Sunday, August 14, 2016

The gratuity of grace

THAT may be a redundancy, since grace by definition is
always gratuitous. It is something given to us at the sheer initiative
of our creator. It is something that we have no right to claim, but is
given to us just the same.

            And that’s simply because God, our Creator and Father, out
of pure goodness and love, wants it that way. He wants that we
participate in his very own life by making us his image and likeness
and, in fact, children of his.

            And in spite of our sin, God still wants to give it to us.
That’s how much he loves us as shown by Christ, the son of God who
became man to be our redeemer, who assumed all our sins by dying on
the cross and then resurrecting.

            As the Compendium of the Catechism would define it, grace
is “the gratuitous gift that God gives us to make us participants in
his Trinitarian life and able to act by his love.” (423) We cannot
love as we are supposed to do unless we have this grace.

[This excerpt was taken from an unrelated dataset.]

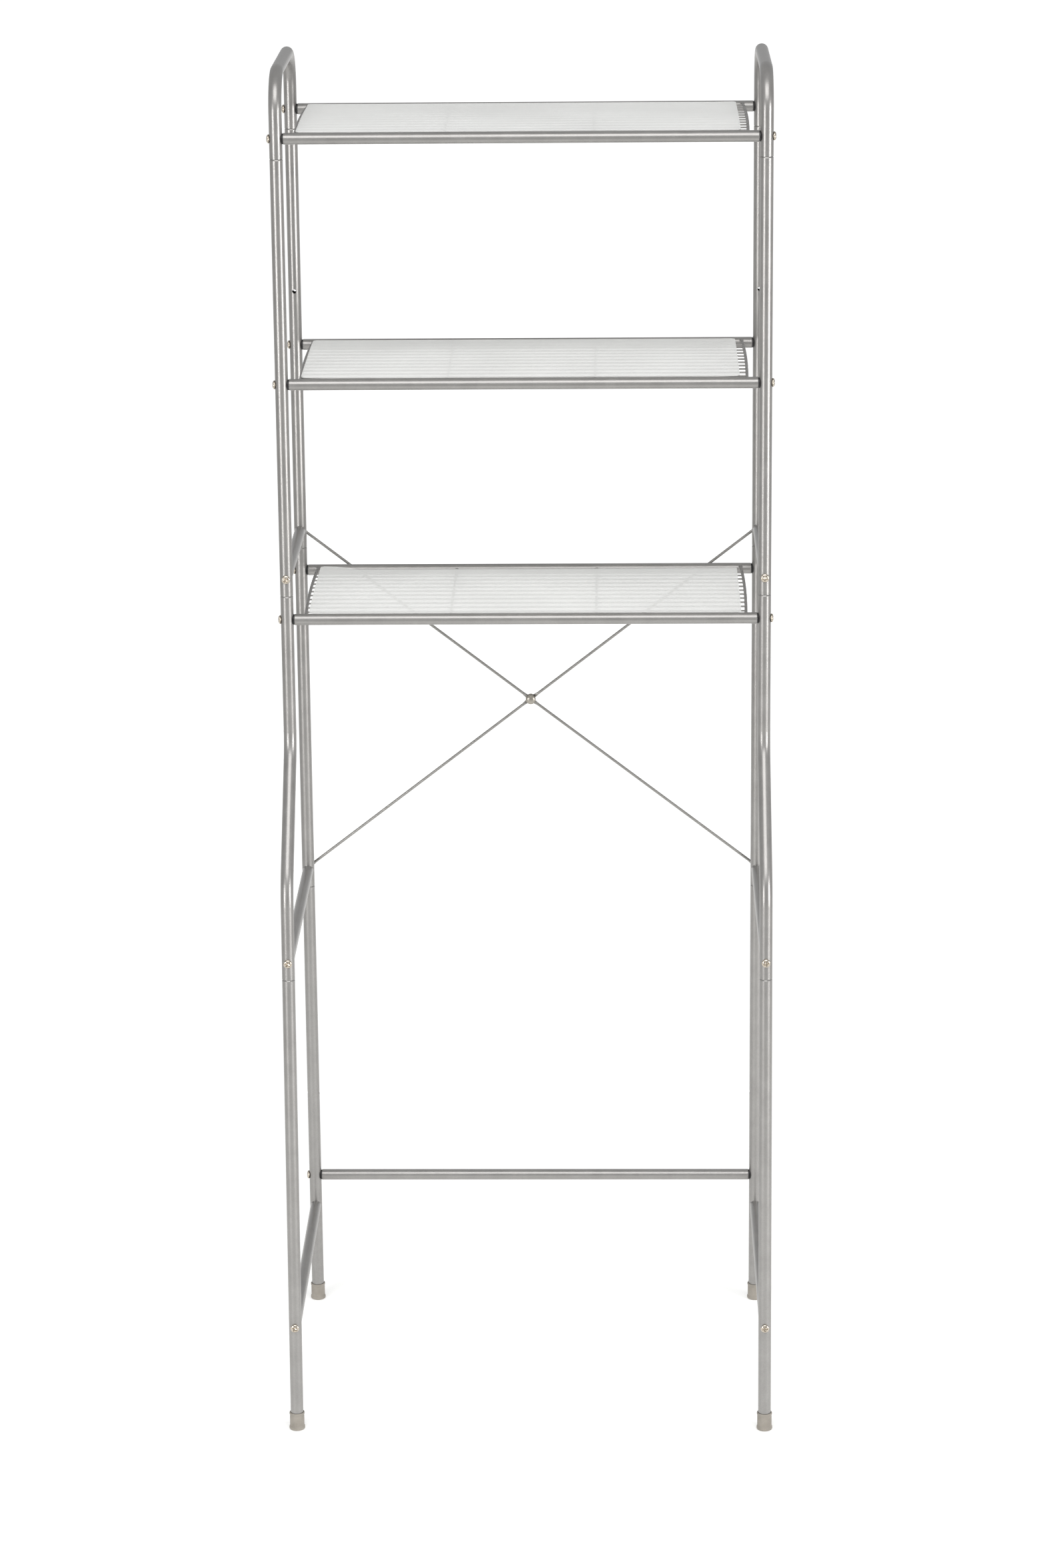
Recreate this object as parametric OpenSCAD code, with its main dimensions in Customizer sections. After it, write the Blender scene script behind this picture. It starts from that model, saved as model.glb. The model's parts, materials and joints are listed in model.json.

            This grace is more properly called as the habitual or
sanctifying or deifying grace because “it sanctifies and divinizes us.
It is also called supernatural because it depends entirely on God’s
gratuitous initiative and surpasses the ability of the intellect and
the power of human beings. It therefore escapes our experience.” (423)

            Aside from this sanctifying grace, there also are the
actual graces which are meant for specific circumstances, sacramental
graces which are proper to each sacrament, and other special graces or
charisms that are intended for the common good.

            Among the charisms are the graces of state that accompany
the exercise of Church ministries and the different states and
responsibilities of life. (cfr. 424) Examples would be the charism of
being a founder of a spiritual group, a leader of a nation, etc.

            We have to be aware of the role of grace in our life and
activities, since grace is what makes everything that we are and do
pleasing to God. Though its presence and action in us is beyond our
perception, it would help greatly to be aware of it so we can
cooperate with it as much as we can and should.

            Most importantly, grace enables us to earn merits before
God for any good action that we do, since this action would be united
with the most pleasing sacrifice of Christ to his Father.

            Such awareness would lead us to be most thankful to God
and to do everything with rectitude of intention, that is, with
humility, with desire to do things as best as we can, with deep
understanding of the twists and turns, the ups and downs of our life.
It endows us with a sense of purpose in life. It prevents us from
getting lost in life, or confused and swept away by worldly forces.

            With such awareness, we would know that we are never alone
in our life, that the source of everything good is God always and not
just ourselves or some natural resources. It makes us objective and
realistic, not simply subjective and inventive, and much less, up in
the clouds.

            The nature of grace is such that, given our human
condition as God’s children, we need to ask for it and merit it even
if it is God’s pure initiative to give it to us gratuitously.

            This aspect of grace in relation to us is not easy to
understand, because we can always ask why should it be merited if
after all it is given to us gratuitously and freely? To this question,
a number of possible answers have been offered, ranging from the
extreme of pure gratuity without merit at all to the other extreme of
pure merit and thus undermining the gratuity of grace.

            The Catholic teaching upholds that grace is a gratuitous
gift of God that at the same time enables one to earn merit or
recompense for the good that he does. It is a gift that definitely
shows itself in some good fruits in a person and thus enabling us to
earn merit.

            That sense of merit that one gains and develops as a fruit
of grace is expressed not in a proud or vain way, but rather always in
a humble way. It’s a sense that would drive one to do more good deeds.
In fact, it would drive him to do endless good deeds, because it
causes Christian love to spring and grow, a love that knows no limits.